Traumatized people often struggle to do the little things in life. First the pain, then the emotions sap a person of the energy necessary to take care of business. That's where Jean was when he met Ray.

"I didn't have one thing. I didn't have a job. The place I was staying was in a rough spot. I had a full leg cast on. I'd been shot for something I had nothing to do with. It was low. I was low. That was it for me. I was low."

And Ray kept showing up.

"For me, that was the one thing," says Jean, "that Ray did what he said he would do."

He took Jean to hospital appointments, helped with job applications, practical things, but crucial to a full recovery.

"One of the things that struck me was Jean's military background," says Ray. "Combined with that, now this shooting, he had a lot of potential trauma." Ray suggested Jean get some therapy. Jean was interested.

Ray made therapy appointments, picked Jean up and took him to them, even sat in on some. Jean says the therapy helped him deal with the trauma, but also helped to improve his relationship with his family. He began doing his own physical therapy with videos he'd found on YouTube.
Jean Sr & Jr
 

He had it out with his father, they reconciled and moved in together.
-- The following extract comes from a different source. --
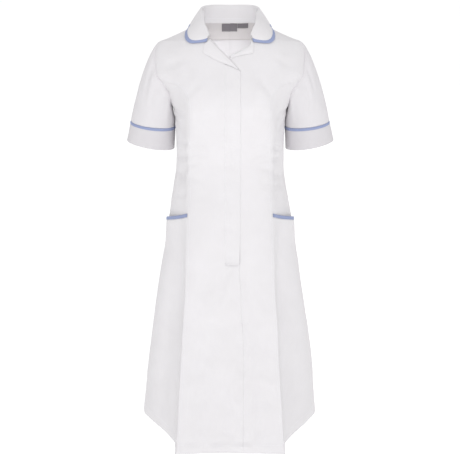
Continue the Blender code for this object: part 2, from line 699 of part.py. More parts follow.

He found a job, then a better one, and now has been working at the same place for nearly a year. His leg feels great. Life is again a thing he embraces.

That night, as we walk around the lake, the holiday season is just underway. Jean tells me that Christmas had always been his favorite time of year. "But I had lost that," he says. "Now it's back, Ray helped me get the joy in life back."